D'autre part, c'est supposer que le destin d'un groupe n'est que la somme des parcours individuels de ses membres et que les mêmes facteurs peuvent rendre compte des deux. Or il me semble que depuis Durkheim (5)), nous savons que briser ce postulat pour traiter des faits sociaux comme des choses permet de rendre ceux-ci intelligibles et de bâtir un savoir sociologique.

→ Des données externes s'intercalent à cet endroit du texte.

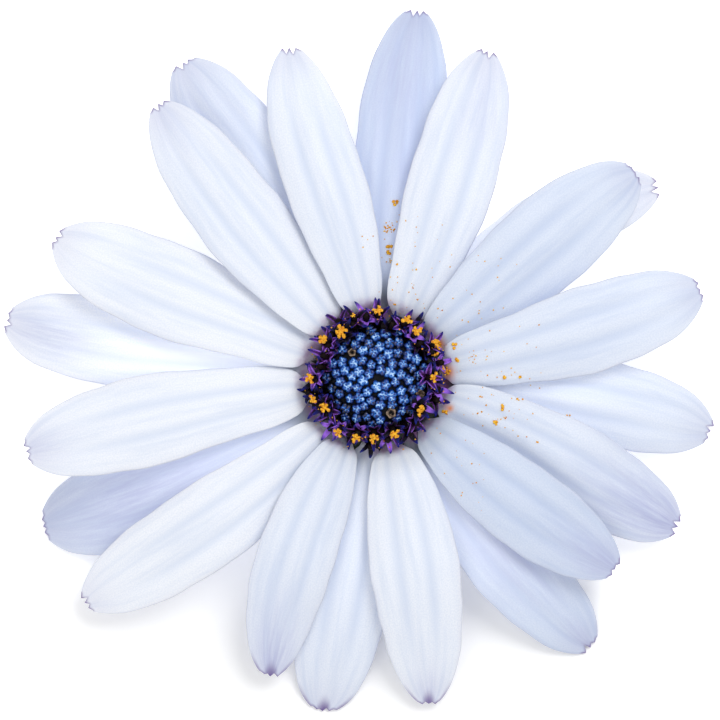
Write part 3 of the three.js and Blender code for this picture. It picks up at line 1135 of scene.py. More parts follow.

Enfin, la même chose pourrait être dite de tous les phénomènes de même nature. Il y a, lorsqu'observé au niveau individuel une part de hasard dans chaque destin, que l'on examine la trajectoire géographique d'un individu, sa trajectoire sociale, son mariage, la composition de son cercle d'amis, voire ses engagements associatifs ou politiques. En conclure que l'on ne peut rien dire des faits sociaux que sont le mariage, l'engagement politique ou les trajectoires sociales, sinon qu'ils obéissent au hasard, revient à dire qu'il n'est pas de connaissance rationnelle possible de ceux-ci, et donc que les sciences sociales sont sans objet, tandis que l'Histoire ne peut être qu'une chronique, au mieux minutieuse et exacte, ce qui semble une conception bien restrictive de celle-ci.